Et je ne me suis pas moqué d'elle.

Je n'ai jamais rien dit et je ne dirai jamais rien. Je suis le complice d'une presque criminelle. J'ai laissé Cindy continuer sa collection. Elle prenait bien soin d'espacer ses chasses et de varier les villes et les heures, pour qu'aucun lien ne puisse être établi pour remonter jusqu'à elle. Aucun de ses amants n'a jamais parlé non plus. J'ai la bizarre impression qu'ils sont secrètement fiers d'avoir été désirés par elle à un point tel qu'elle voulait garder une partie d'eux. En quelque sortes des Van Gogh à l'oreille coupée, en mieux, car eux au moins ont été reconnus de leur vivant.

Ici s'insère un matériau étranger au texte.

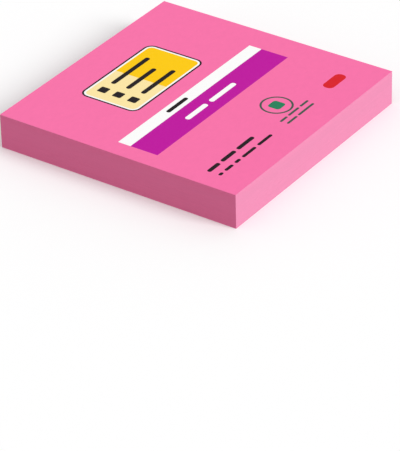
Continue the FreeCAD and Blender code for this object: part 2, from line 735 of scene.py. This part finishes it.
def matt_backdrop():
    """Matt white card that gives back less light than it shows, so that the sides keep their shade.

    It shows from above only. From below it is clear.
    """
    material = bpy.data.materials.new("matt_backdrop")
    material.use_nodes = True
    tree = material.node_tree
    tree.nodes.remove(tree.nodes["Principled BSDF"])
    seen = add_node(tree, "ShaderNodeBsdfDiffuse", {"Color": list(colours().floor)}).outputs[0]
    given = add_node(tree, "ShaderNodeBsdfDiffuse", {"Color": [FLOOR_BOUNCE] * 3 + [1]}).outputs[0]
    mixed = camera_share(tree, seen, given)
    ray_length = add_node(tree, "ShaderNodeLightPath").outputs["Ray Length"]
    short = add_node(tree, "ShaderNodeMath", {0: ray_length, 1: UNDERSIDE_REACH},
                     operation="LESS_THAN").outputs["Value"]
    behind = add_node(tree, "ShaderNodeNewGeometry").outputs["Backfacing"]
    opened = add_node(tree, "ShaderNodeMath", {0: short, 1: behind},
                      operation="MAXIMUM").outputs["Value"]
    clear = add_node(tree, "ShaderNodeBsdfTransparent").outputs[0]
    one_sided = add_node(tree, "ShaderNodeMixShader", {"Fac": opened, 1: mixed, 2: clear}).outputs[0]
    tree.links.new(one_sided, tree.nodes["Material Output"].inputs["Surface"])
    return material


def soft_sky():
    """An even white surround, seen as pure white."""
    world = bpy.data.worlds.new("soft_sky")
    world.use_nodes = True
    tree = world.node_tree
    given = add_node(tree, "ShaderNodeBackground", {"Strength": SKY_SHARE, "Color": [1] * 4}).outputs[0]
    seen = add_node(tree, "ShaderNodeBackground", {"Strength": 1.0, "Color": [1] * 4}).outputs[0]
    mixed = camera_share(tree, seen, given)
    tree.links.new(mixed, tree.nodes["World Output"].inputs["Surface"])
    bpy.context.scene.world = world


class NOTEPAD_OT_stage(bpy.types.Operator):
    """Set up the floor, the light and the camera"""
    bl_idname = "notepad.stage"
    bl_label = "Stage"

    def execute(self, context):
        bpy.ops.object.select_all(action="DESELECT")
        bpy.ops.mesh.primitive_plane_add(size=FLOOR_SIDE, location=(0, 0, CAD_BOX[0].z - FLOOR_GAP))
        floor = context.object
        floor.name = "floor"
        floor.data.materials.append(matt_backdrop())
        soft_sky()
        bpy.ops.object.light_add(type="SUN", rotation=(
            math.radians(90 - KEY_HEIGHT_DEG), 0, math.radians(KEY_SIDE_DEG)))
        key = context.object.data
        key.angle = math.radians(KEY_SOFTNESS_DEG)
        key.energy = math.pi * KEY_SHARE / math.sin(math.radians(KEY_HEIGHT_DEG))
        bpy.ops.object.camera_add(location=[c * MM for c in EYE_MM],
                                  rotation=[math.radians(a) for a in EYE_TURN_DEG])
        camera = context.object
        camera.data.lens = LENS_MM
        context.scene.camera = camera
        context.scene.view_settings.view_transform = "Standard"
        return {"FINISHED"}


class NOTEPAD_PT_panel(bpy.types.Panel):
    bl_idname = "NOTEPAD_PT_panel"
    bl_label = "Note Pad"
    bl_space_type = "VIEW_3D"
    bl_region_type = "UI"
    bl_category = "Note Pad"

    def draw(self, context):
        for operator in OPERATORS:
            self.layout.operator(operator.bl_idname)
        for group in (context.scene.note_pad_sizes, context.scene.note_pad_colours):
            column = self.layout.column()
            for name in type(group).__annotations__:
                column.prop(group, name)


OPERATORS = (NOTEPAD_OT_note_block, NOTEPAD_OT_outer_sheets, NOTEPAD_OT_bands,
             NOTEPAD_OT_label, NOTEPAD_OT_emblem, NOTEPAD_OT_small_print, NOTEPAD_OT_adhesive,
             NOTEPAD_OT_stage)
CLASSES = (NotePadSizes, NotePadColours) + OPERATORS + (NOTEPAD_PT_panel,)


def register():
    for cls in CLASSES:
        bpy.utils.register_class(cls)
    bpy.types.Scene.note_pad_sizes = bpy.props.PointerProperty(type=NotePadSizes)
    bpy.types.Scene.note_pad_colours = bpy.props.PointerProperty(type=NotePadColours)


def unregister():
    del bpy.types.Scene.note_pad_colours
    del bpy.types.Scene.note_pad_sizes
    for cls in reversed(CLASSES):
        bpy.utils.unregister_class(cls)


def run(operator):
    area, call = operator.bl_idname.split(".")
    getattr(getattr(bpy.ops, area), call)()


def main():
    register()
    for operator in OPERATORS:
        run(operator)


if __name__ == "__main__":
    main()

J'ai poussé la porte du Silly Plaza, ça faisait bien vingt-cinq ans. En fait, ce n'est plus le Silly Plaza, depuis plus de dix ans. Dommage, il avait un genre, ce troquet, avec sa fausse Amérique, ses néons roses et bleus et son flipper aphrodisiaque.
À la place, il y a une agence immobilière. J'ai toujours pensé que dans la vie il n'est jamais trop tard. Alors, la prochaine fois que je croise Cindy, je vais lui proposer qu'on renoue nos liens intimes et qu'on se trouve une petite maison ensemble. On ne sera pas difficiles. La seule chose qu'on exigera et sur laquelle on ne transigera pas, c'est l'accoustique.
Notre maison sera un havre de paix pour toutes les oreilles du monde, elle aura un très beau son et des grands congélateurs.







t'en a toi entre les deux oreilles! :lc:

non, sans rire, c'est à la fois terrible et très drôle et hachement bien écrit sans un mot de trop.

noir avec beaucoup de sucre !

Mahatma Bandit

Ouin , j'ai posté dans l'enthousiasme du premier jet (en contradiction totale avec ce que viens de dégoiser ici même à l'auberge sur un autre fil de discussion mais bon, tante Jeannine me disait hier encore que tous les hommes sont comme ça) et j'y trouve des mauvaises tournures voire fautes de français.
Mais l'ensemble est marrant et seul Saint Foutre sait d'où diable j'ai pu extirper cette histoire. Au début, c'était juste censé être une évocation avant/après du café Silly Plaza, puis la chasseuse d'oreilles s'est imposée d'elle-même, en plein écriture, sans avoir été invitée.